Van der Sloot says she wants people to know her son is just an "ordinary teenager" who was getting ready to go to college in the U.S.. And she says why would a boy with a normal life "do something wrong to a girl he just met?"
Very interesting take on what happened. Sounds plausible.
Bump!!
Nadira Ramirez, the mother of the Surinamese brothers appeared to back the new story. She said her son told her they had dropped the missing girl with Joran near a beach. She told Fox News Channel Thursday night: "I asked Satish why (to) you lie to mama."
"He said he's our friend and we tried to lie to, you know, to cover him or something"
Associated Press(AP)
And I pray with Beth.
" And I pray with Beth. "
Me too, TexKat! In fact, I'm gonna do that right now.
Nite all.
In this picture provided by Beth Holloway Twitty, missing Alabama teen Natalee Holloway, left, is seen posing with friends from left to right Lee Broughton, Madison Whatley, and Ruth McVay, in a photograph taken with Natalee's disposable camera on the beach in Aruba, Sunday, May 29, 2005, hours before she disappeard the next day May 30, the last day of her high school graduation trip to this Dutch Caribbean island. (AP Photo/Beth Holloway Twitty, HO)
"There is a reasonable suspicion that he knows something and is involved in the disappearance," Mariaine Croes, a spokeswoman for the Aruban attorney general's office, told CNN. "He's being interrogated as a suspect."
snip
The new arrest stirred speculation on this resort island of about 100,000 that the baffling case might be nearing a climax.

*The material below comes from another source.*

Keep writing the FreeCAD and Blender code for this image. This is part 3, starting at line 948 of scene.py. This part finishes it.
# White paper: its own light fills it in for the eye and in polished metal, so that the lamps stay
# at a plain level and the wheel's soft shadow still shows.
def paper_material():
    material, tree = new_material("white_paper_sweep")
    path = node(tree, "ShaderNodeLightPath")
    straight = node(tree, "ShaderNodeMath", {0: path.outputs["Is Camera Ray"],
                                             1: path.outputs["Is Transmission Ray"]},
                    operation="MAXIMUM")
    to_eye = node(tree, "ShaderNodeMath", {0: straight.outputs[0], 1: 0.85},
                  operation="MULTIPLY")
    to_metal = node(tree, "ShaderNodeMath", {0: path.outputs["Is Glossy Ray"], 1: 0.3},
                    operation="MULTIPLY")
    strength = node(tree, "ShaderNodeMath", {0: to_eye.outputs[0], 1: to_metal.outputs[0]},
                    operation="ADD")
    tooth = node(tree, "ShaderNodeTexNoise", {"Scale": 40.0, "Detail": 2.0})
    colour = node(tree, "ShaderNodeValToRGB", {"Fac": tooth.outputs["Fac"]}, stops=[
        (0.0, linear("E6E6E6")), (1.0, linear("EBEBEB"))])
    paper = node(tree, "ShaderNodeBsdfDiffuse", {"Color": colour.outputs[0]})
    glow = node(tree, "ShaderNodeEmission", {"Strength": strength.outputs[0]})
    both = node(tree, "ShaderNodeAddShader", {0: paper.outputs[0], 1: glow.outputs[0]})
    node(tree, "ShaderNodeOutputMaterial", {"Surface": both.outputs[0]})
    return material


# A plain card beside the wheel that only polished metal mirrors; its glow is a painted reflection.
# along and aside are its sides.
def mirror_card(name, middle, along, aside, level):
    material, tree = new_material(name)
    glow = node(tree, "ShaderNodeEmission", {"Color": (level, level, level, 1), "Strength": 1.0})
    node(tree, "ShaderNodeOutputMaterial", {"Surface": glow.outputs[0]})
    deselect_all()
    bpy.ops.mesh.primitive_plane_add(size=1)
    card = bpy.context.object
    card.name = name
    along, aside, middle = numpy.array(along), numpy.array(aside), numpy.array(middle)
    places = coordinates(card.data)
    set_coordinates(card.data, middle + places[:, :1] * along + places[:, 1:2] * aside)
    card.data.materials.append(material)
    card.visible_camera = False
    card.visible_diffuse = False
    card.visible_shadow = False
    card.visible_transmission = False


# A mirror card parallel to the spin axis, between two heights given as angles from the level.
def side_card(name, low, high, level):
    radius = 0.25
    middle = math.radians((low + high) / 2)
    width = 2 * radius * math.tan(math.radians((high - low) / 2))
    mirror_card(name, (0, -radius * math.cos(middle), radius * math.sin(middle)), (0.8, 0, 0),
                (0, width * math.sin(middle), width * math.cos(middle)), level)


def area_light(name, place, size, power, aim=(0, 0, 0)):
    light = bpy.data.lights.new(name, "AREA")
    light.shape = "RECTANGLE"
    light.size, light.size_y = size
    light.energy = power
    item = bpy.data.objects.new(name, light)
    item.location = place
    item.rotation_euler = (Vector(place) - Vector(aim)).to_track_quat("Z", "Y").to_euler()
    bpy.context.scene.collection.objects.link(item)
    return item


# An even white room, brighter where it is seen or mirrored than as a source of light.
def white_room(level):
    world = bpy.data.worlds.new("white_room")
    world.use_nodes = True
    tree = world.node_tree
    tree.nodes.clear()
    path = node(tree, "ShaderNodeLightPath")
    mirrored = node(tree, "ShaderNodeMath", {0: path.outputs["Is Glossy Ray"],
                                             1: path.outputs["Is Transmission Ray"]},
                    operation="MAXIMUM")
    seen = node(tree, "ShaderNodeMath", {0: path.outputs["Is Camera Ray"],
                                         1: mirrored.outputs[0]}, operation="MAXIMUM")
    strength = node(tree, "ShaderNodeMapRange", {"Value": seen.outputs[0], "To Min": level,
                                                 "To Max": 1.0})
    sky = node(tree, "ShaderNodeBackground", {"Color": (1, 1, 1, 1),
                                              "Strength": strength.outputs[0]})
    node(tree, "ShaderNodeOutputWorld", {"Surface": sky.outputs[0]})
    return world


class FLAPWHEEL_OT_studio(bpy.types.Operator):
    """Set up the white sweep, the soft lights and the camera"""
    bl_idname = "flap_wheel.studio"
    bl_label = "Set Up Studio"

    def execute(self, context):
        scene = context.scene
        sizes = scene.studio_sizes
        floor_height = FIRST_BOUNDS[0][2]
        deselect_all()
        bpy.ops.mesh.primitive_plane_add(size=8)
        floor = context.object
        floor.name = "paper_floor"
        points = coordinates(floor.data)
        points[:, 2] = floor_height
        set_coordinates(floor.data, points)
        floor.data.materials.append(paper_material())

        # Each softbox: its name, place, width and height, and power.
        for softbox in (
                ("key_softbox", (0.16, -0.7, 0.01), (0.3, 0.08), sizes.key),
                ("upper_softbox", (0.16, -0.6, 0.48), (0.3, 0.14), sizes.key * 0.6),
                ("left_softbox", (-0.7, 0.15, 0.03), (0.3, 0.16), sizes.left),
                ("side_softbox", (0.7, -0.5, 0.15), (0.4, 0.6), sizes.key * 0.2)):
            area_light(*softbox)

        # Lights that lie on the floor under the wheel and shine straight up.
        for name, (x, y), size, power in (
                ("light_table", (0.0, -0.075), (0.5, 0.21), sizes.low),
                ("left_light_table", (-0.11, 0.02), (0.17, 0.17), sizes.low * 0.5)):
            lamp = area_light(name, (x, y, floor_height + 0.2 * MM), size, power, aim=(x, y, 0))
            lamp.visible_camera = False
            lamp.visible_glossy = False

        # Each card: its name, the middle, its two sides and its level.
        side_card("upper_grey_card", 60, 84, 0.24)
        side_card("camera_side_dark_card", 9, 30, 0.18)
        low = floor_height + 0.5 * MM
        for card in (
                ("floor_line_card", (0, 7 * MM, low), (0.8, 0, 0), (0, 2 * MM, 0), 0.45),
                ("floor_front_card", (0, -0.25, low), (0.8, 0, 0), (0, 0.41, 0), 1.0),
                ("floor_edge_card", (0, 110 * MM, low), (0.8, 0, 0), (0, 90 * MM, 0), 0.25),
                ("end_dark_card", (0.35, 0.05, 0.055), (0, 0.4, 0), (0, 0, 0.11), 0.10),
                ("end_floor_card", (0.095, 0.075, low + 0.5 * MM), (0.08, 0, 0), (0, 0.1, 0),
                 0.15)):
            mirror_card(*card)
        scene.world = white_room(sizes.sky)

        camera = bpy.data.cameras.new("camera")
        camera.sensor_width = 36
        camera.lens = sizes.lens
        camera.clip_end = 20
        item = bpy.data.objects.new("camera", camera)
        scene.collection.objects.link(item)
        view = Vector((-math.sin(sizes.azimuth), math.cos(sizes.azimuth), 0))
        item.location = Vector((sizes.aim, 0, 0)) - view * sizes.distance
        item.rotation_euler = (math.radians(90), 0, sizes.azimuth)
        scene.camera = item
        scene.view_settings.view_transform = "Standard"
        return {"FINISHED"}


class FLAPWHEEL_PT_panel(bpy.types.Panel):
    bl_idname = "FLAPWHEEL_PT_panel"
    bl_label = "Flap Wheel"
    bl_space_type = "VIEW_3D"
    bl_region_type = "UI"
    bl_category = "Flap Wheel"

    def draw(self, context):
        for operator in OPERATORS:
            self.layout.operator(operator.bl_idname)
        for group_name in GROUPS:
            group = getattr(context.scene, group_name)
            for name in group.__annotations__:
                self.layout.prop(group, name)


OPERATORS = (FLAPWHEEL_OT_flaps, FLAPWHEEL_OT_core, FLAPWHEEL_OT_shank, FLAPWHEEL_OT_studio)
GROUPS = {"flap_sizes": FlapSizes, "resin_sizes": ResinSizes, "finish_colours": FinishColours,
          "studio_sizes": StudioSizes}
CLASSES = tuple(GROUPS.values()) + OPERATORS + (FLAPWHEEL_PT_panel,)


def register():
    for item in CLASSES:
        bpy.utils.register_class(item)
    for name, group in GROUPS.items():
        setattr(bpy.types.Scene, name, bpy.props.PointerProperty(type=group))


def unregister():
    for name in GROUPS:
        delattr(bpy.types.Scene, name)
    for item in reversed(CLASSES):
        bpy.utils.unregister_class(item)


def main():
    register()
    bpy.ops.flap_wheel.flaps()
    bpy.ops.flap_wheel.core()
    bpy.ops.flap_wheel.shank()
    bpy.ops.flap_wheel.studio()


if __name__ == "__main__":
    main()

Police have been extraordinarily tight-lipped about their evidence, but CNN cited unidentified sources close to the investigation who said the elder van der Sloot may have been arrested on suspicion that he helped his son concoct a story about what happened on the night Holloway disappeared.
The legal standard for holding suspects in the early stages of an investigation is looser under Aruban law than in the United States. While American police must have probable cause that a suspect was involved in a crime, in Aruba, police can arrest and question suspects based on a mere reasonable suspicion.

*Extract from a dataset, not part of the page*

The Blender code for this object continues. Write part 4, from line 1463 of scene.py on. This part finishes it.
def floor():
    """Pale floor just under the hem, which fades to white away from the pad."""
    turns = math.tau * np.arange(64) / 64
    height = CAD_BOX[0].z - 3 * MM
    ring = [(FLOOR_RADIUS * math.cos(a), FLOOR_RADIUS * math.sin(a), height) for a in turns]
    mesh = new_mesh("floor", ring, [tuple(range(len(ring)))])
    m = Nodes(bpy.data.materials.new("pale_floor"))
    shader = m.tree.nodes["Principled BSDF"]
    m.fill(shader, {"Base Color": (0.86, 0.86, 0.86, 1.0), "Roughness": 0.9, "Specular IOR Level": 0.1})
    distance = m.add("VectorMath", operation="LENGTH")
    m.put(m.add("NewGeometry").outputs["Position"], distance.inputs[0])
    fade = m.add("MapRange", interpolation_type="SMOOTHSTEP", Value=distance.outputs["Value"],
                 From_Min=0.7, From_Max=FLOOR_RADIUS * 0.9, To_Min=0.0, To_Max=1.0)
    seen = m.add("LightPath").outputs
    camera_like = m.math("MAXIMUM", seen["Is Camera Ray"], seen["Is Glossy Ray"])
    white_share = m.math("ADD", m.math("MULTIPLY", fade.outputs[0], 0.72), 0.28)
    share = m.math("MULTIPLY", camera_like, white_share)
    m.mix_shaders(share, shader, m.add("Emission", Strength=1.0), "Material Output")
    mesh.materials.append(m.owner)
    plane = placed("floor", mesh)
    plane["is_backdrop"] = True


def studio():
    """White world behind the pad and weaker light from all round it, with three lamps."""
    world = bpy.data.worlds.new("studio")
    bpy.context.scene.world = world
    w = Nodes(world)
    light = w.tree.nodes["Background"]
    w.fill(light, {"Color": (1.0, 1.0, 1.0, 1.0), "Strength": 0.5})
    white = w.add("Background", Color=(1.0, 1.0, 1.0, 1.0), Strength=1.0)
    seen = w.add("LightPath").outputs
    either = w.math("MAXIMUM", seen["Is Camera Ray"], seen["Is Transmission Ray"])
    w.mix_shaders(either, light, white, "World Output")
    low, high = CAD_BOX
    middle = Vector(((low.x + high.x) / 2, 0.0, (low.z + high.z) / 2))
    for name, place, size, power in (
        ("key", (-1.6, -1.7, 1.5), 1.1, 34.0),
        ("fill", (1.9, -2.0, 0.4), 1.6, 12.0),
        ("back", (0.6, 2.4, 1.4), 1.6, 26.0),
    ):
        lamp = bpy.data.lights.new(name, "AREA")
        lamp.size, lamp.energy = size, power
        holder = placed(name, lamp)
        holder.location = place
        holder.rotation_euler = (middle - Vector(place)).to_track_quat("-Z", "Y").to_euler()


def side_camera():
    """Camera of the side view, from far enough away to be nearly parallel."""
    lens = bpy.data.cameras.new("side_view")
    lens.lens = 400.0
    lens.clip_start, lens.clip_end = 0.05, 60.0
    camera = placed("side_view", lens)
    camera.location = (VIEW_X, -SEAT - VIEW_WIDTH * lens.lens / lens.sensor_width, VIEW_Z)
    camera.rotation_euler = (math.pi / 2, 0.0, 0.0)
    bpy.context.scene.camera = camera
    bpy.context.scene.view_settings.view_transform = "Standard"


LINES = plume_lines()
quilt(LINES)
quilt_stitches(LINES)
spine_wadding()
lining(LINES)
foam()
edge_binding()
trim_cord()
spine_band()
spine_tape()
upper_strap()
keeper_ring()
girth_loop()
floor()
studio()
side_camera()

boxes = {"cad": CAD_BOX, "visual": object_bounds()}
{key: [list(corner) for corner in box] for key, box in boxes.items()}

Under Aruban law, Paul van der Sloot can be held for 48 hours for questioning, during which he has the right to refuse to speak and can ask for an attorney. At the end of that period, a judge must review the case and determine whether he can be held for an additional eight days.
Suspects can be held for a total of 116 days without formal charges, although their cases are reviewed periodically by a judge who determines whether their continued incarceration is justified.
While Anita van der Sloot had been allowed to visit her son occasionally in jail, authorities have denied similar access to her husband. They did so because they were treating the father as a potential witness, and believed contact between the two could damage the investigation.
Officials said that lie detector equipment was brought in for the questioning. Polygraphs aren't admissible in court in the United States, but attorneys said that if everyone agreed, they would use a polygraph in the investigation there.